I guess culture and tribe matters. Who knew? Obviously, the elite who want to
destroy the culture and replace it with the state know this, but they are
finding that destroying it is far more difficult than they expected.
To ignore culture and tribe is rather “contrary to the natural
law of human beings and of the real world.” In other words, to build any
political system without respecting culture and tribe is rather
“utopian.” This is something that some libertarians would do well to keep
in mind.
Rothbard does not just apply this to communists and socialists
of all stripes. In contrast to (unfortunately not all) libertarians…
…it is the seemingly far more realistic conservative believer in
“limited government” who is the truly impractical utopian…. The idea of a
strictly limited constitutional State was a noble experiment that failed, even
under the most favorable and propitious circumstances. If it failed then,
why should a similar experiment fare any better now? No, it is the
conservative laissez-fairist, the man who puts all the guns and all the
decision-making power into the hands of the central government and then says,
“Limit yourself”; it is he who is truly the impractical utopian.
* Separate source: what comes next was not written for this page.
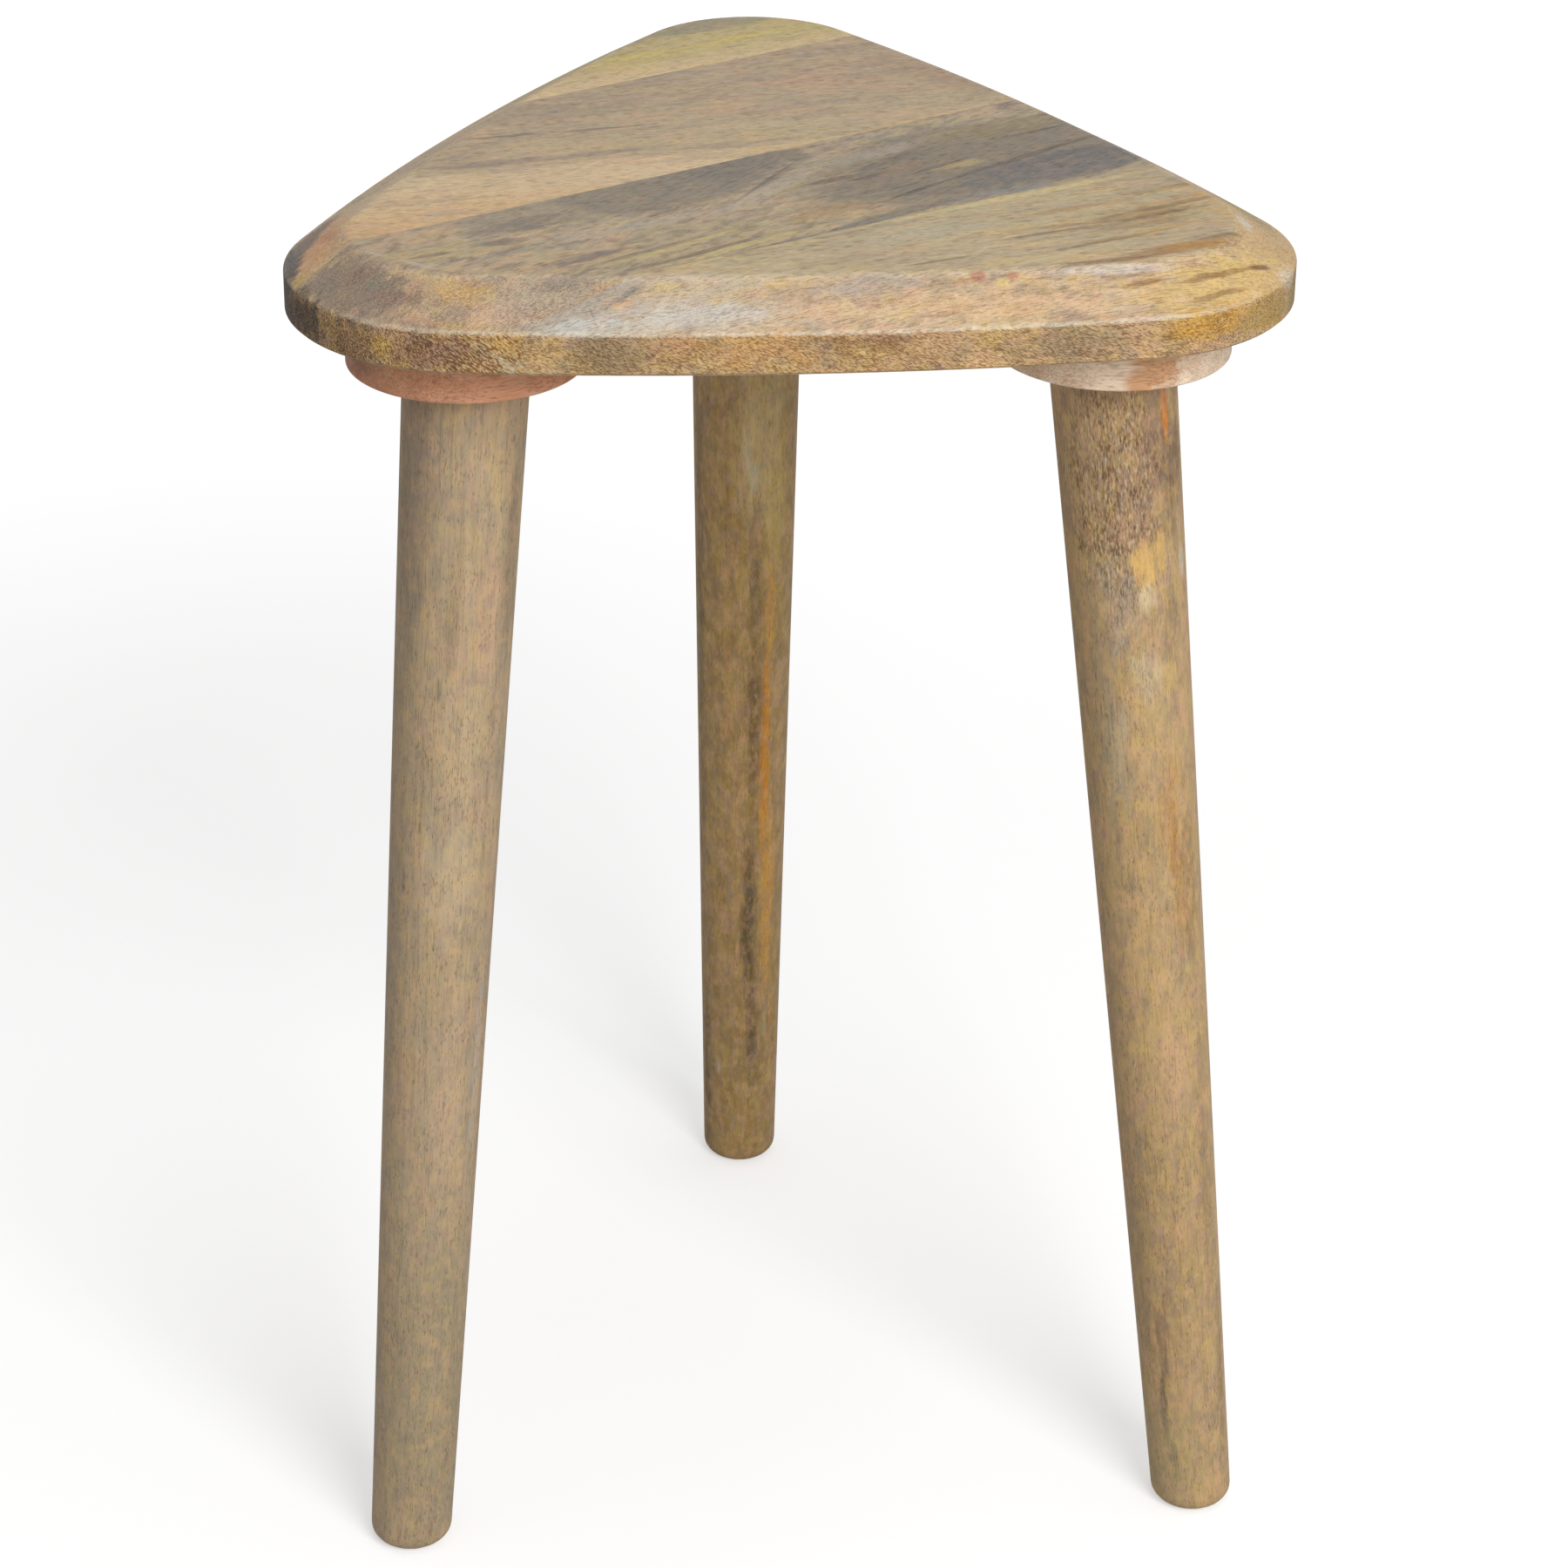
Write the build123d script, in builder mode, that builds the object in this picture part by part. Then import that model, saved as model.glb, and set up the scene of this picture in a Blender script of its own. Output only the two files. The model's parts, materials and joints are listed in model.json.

While I am not a fan of nation states (but
fully accept the concept and necessity of nation), I greatly
prefer smaller to larger – even if it means continued nation states. It
seems when pushed far enough, culture and tribe matters to the people of
Europe.
Returning to Ambrose:
There are mounting signs that the Dutch, Scandinavians, and many
Eastern European states may not be willing to back any push by Brussels for a
‘Plan B’ of deeper political union – with an ‘EU army’, and joint foreign,
security, and border policies – once the British are out of the way.
Do they think France and Germany have so much in common that all
it will take is to get Britain out of the way?
“There would undoubtedly be a Franco-German declaration the day
after Brexit, but the truth is that the differences between France and Germany
over the way forward for the eurozone have never been greater,” said Charles
Grant from the Centre for European Reform.
Nope.
They don’t even want to put any new EU initiatives or treaty
changes in front of the voters – anywhere in Europe:
“The Dutch say they never want another EU treaty ever again
because that would require a referendum and they know they would lose it. The
French don’t want any treaty changes either,” he said.
We know with certainty that central planning cannot sustainably
work. This applies to politics just as well as to economics (not that politics
and economics are two distinct spheres). We know that the plans of empire
always come to an end. Every page of history shows us a cycle of
decentralizing and centralizing.
The promises cannot be kept in Europe – they aren’t being kept
today. Unemployment remains high, immigration is a disaster, war with
Russia is threatened daily. The people are wondering why they should
continue to serve when they get so little in return – in fact, they find they
are receiving the exact opposite in return of what they have been promised.
The people throughout the west are concluding there is little
reason to support the pedestal under the great Colossus. He may not fall
today or tomorrow, but he cannot withstand the weight of an ever more
disgruntled population due to ever-increasing failure to deliver. This is
certain.
What comes once Colossus falls? I wish was as
certain. I say put Gorbachev in charge, he has a track record of
peacefully dismantling empire.
Conclusion
Turning
and turning in the widening gyre
|
The
falcon cannot hear the falconer;
|
Things
fall apart; the centre cannot hold;
|
Mere
anarchy is loosed upon the world
|
- The Second Coming, W.B Yeats
|
.
|
Unlike Yeats’ mood in his poem, I do not lament that this center cannot hold; decentralization is
libertarian theory applied in the real world. I cheer on every attempt
and hope for every success – even if the smaller entity shows no better
libertarian tendencies than did the larger. Every successful act of
decentralization increases choice.
The people are withdrawing their consent. The center
cannot hold. Let the decentralizing continue until we have a few thousand
(maybe 1.5 billion) centers. With
enough choice, even a Rothbardian anarchist can find someplace to call home!